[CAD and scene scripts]
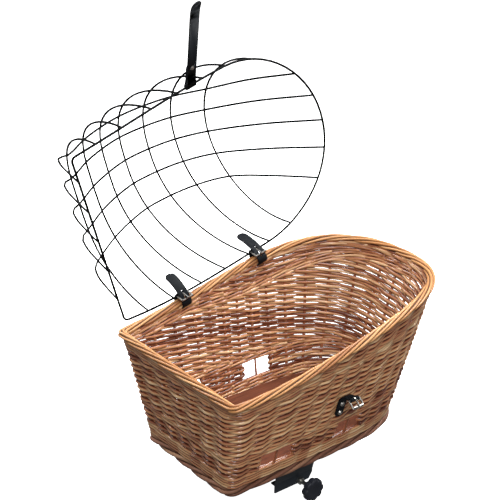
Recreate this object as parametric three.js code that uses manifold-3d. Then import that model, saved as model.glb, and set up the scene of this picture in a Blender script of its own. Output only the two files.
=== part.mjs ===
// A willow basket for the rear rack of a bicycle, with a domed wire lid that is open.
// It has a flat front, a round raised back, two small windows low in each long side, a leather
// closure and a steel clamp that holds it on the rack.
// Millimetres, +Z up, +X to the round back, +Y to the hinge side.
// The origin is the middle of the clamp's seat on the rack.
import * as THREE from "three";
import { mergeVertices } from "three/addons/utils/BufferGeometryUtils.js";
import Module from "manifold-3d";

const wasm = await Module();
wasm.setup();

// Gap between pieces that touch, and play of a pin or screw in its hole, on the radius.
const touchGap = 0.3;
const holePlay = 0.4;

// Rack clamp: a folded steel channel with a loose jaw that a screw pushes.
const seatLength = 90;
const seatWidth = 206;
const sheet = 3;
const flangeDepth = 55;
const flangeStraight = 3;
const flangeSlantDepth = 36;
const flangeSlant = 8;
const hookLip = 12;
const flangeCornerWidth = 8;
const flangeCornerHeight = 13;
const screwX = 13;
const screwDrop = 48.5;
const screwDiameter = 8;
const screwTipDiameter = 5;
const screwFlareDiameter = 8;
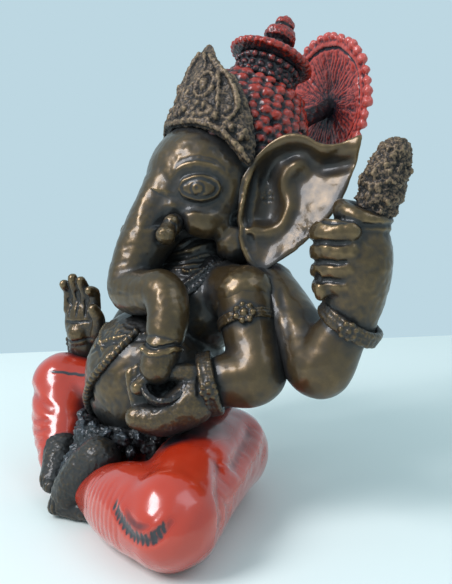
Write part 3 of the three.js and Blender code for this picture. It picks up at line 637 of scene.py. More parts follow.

The exercise
Reproduce word for word the lines of the records above, beginning at the first and ending with the line where "wasm.setup();" appears, and nothing past it.

The response
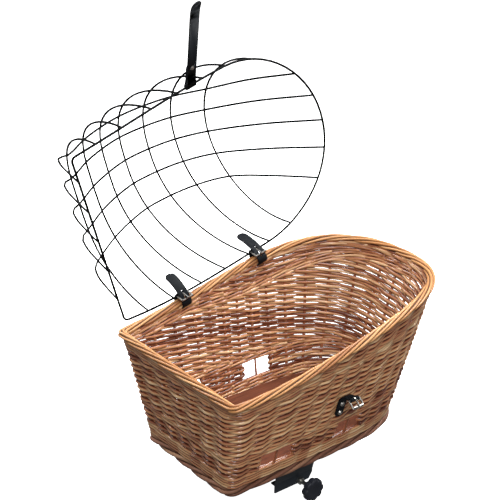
Recreate this object as parametric three.js code that uses manifold-3d. Then import that model, saved as model.glb, and set up the scene of this picture in a Blender script of its own. Output only the two files.
=== part.mjs ===
// A willow basket for the rear rack of a bicycle, with a domed wire lid that is open.
// It has a flat front, a round raised back, two small windows low in each long side, a leather
// closure and a steel clamp that holds it on the rack.
// Millimetres, +Z up, +X to the round back, +Y to the hinge side.
// The origin is the middle of the clamp's seat on the rack.
import * as THREE from "three";
import { mergeVertices } from "three/addons/utils/BufferGeometryUtils.js";
import Module from "manifold-3d";

const wasm = await Module();
wasm.setup();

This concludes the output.